Seven things to look for in a trust deed
I get to read lots of trust deeds, occasionally one will be well written, but most are just the usual copy and paste stuff by someone who doesn’t apply his or her mind to the job. Here’s what you should be out looking for –
1) If the founder is your parent and not you, ask the person who drafted the deed why that is. If they tell you it is in case the trustees want to award you, as a beneficiary, a fixed property and because there is some doubt as to whether you are a relation of yourself within the third degree of consanguinity, then you are talking to someone who knows what he is talking about. If he doesn’t give you that answer, then he’s a copy and paste artist. And anyway, why on earth would the trustees ever want to take a property out of the trust when you went to all this trouble to get it in there?
2) If the beneficiaries are just you, your spouse and your kids, ask him/her what happens if you all die together. The answer is that the trust then has no beneficiaries and its assets are forfeit to the State or whatever other distribution the courts decide upon. Rather ensure that you have a wide class of beneficiaries including your wider family. You can safely do that as beneficiaries have no rights whatsoever.
3) If the founding donation is R100 or any other amount of money, the trust is obliged to deposit it in a bank account of its own. That R100 will be gone in two months of bank charges and you’ll never need the bank account again, so you’ll spend forever paying bank charges out of your own pocket just because the initial donation was cash and not something worth R100, like postage stamps.
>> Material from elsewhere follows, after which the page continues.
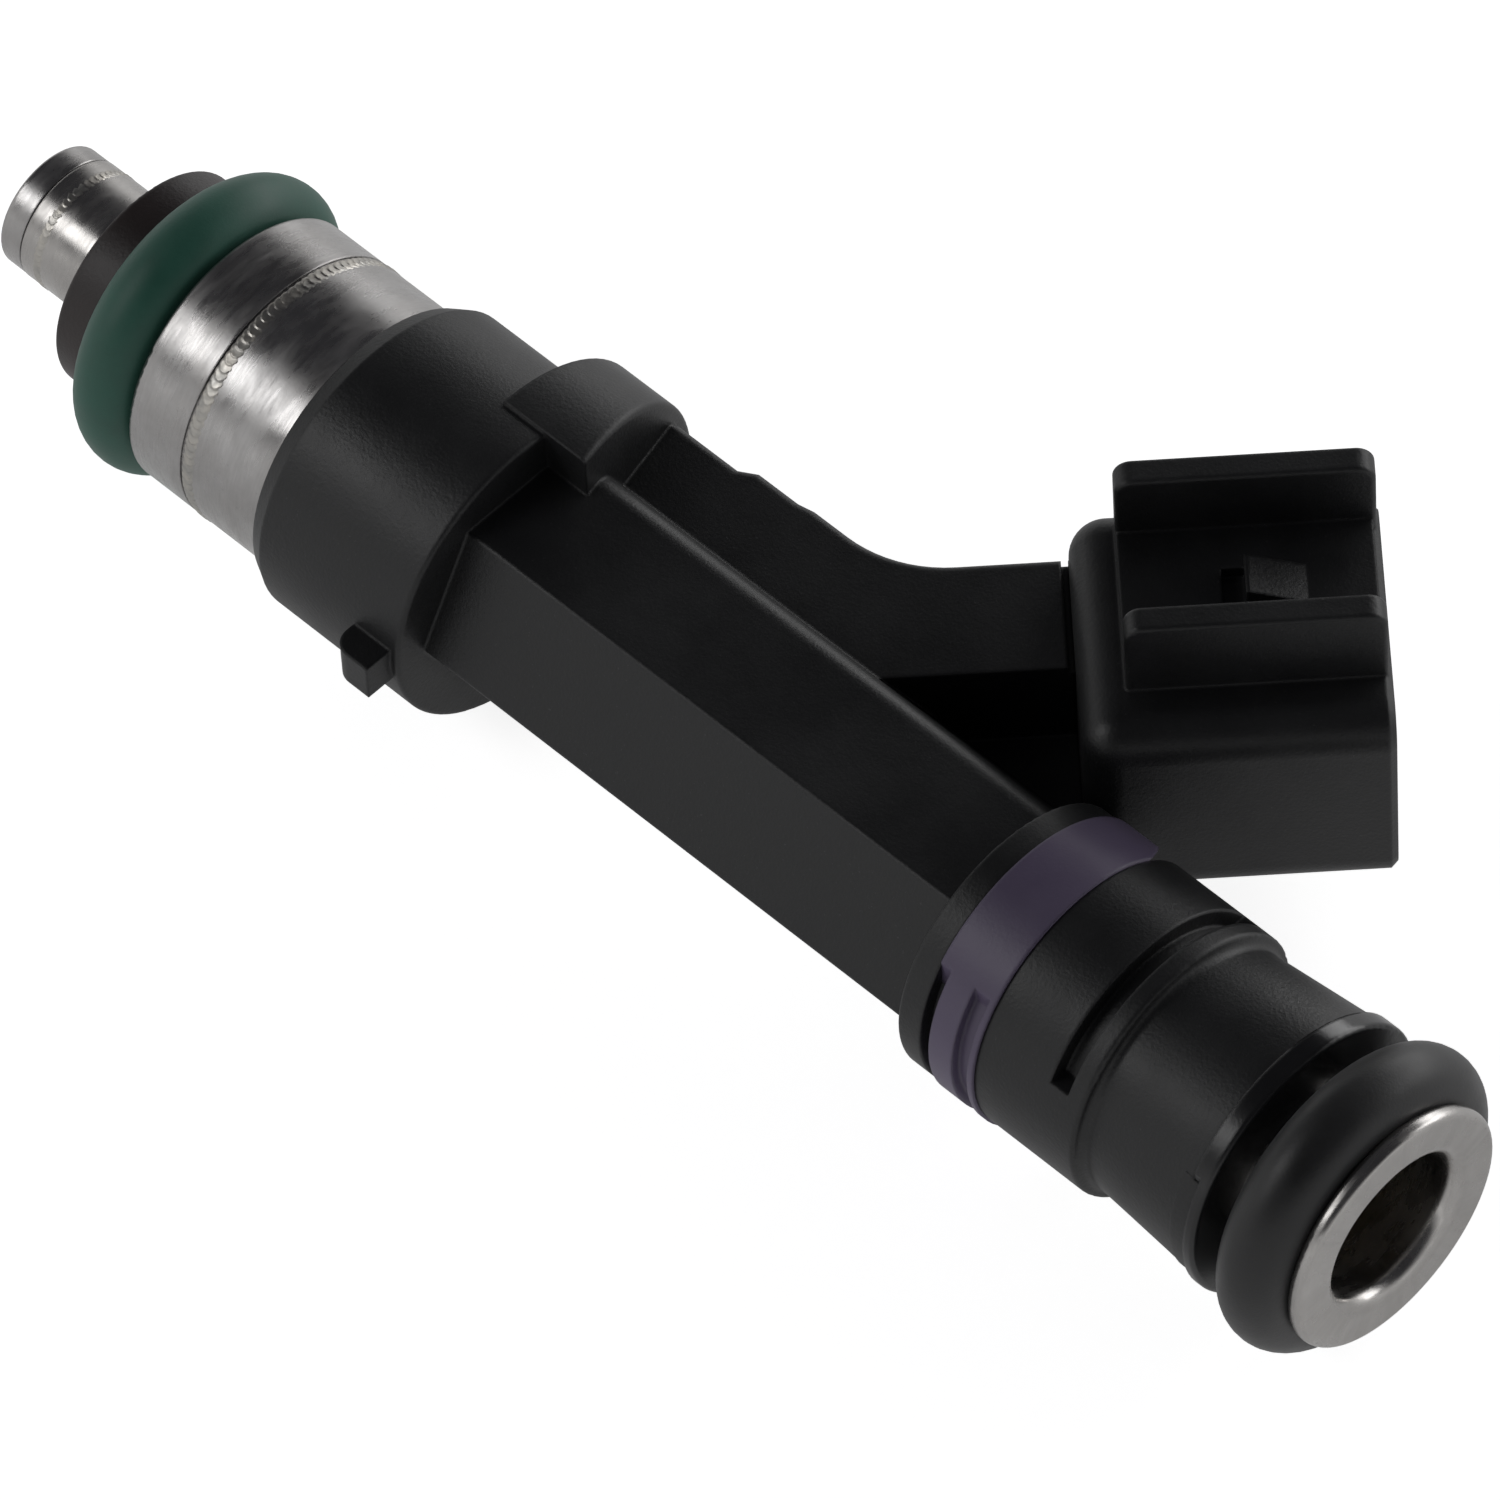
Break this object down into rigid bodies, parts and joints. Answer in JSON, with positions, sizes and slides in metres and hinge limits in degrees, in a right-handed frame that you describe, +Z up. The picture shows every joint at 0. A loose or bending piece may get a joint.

4) In the clause about a trustee ceasing to be a trustee, make sure that the other trustees cannot vote you, or your successor(s) in terms of your will, out of office.
5) Make sure that you are entitled to appoint a replacement trustee or trustees by way of your will.
6) If there is a Testamentary Disposition clause which entitles you to determine the final distribution of assets when the trust is wound up, it is a waste of ink and could be argued to render this a non-discretionary trust, then down comes your firewall. The reason that it is a waste of ink is that the trustees could first distribute all but R1 of the trust assets and then close down the trust. Your disposition would then dictate how they split the R1. Big deal!
7) If there’s a clause that says trust assets may be awarded to a beneficiary, but the trustees may retain control of them, then under those circumstances, your drafter will have inadvertently turned the trust into a bewind trust, which could cause all sorts of unnecessary complications.
Oh, and don’t forget to write a new Will, usually (but not necessarily) leaving everything to your spouse (your spouse’s will leaving everything to you) and, if you die within three days of each other or as the result of the same event, you leave everything to the trust.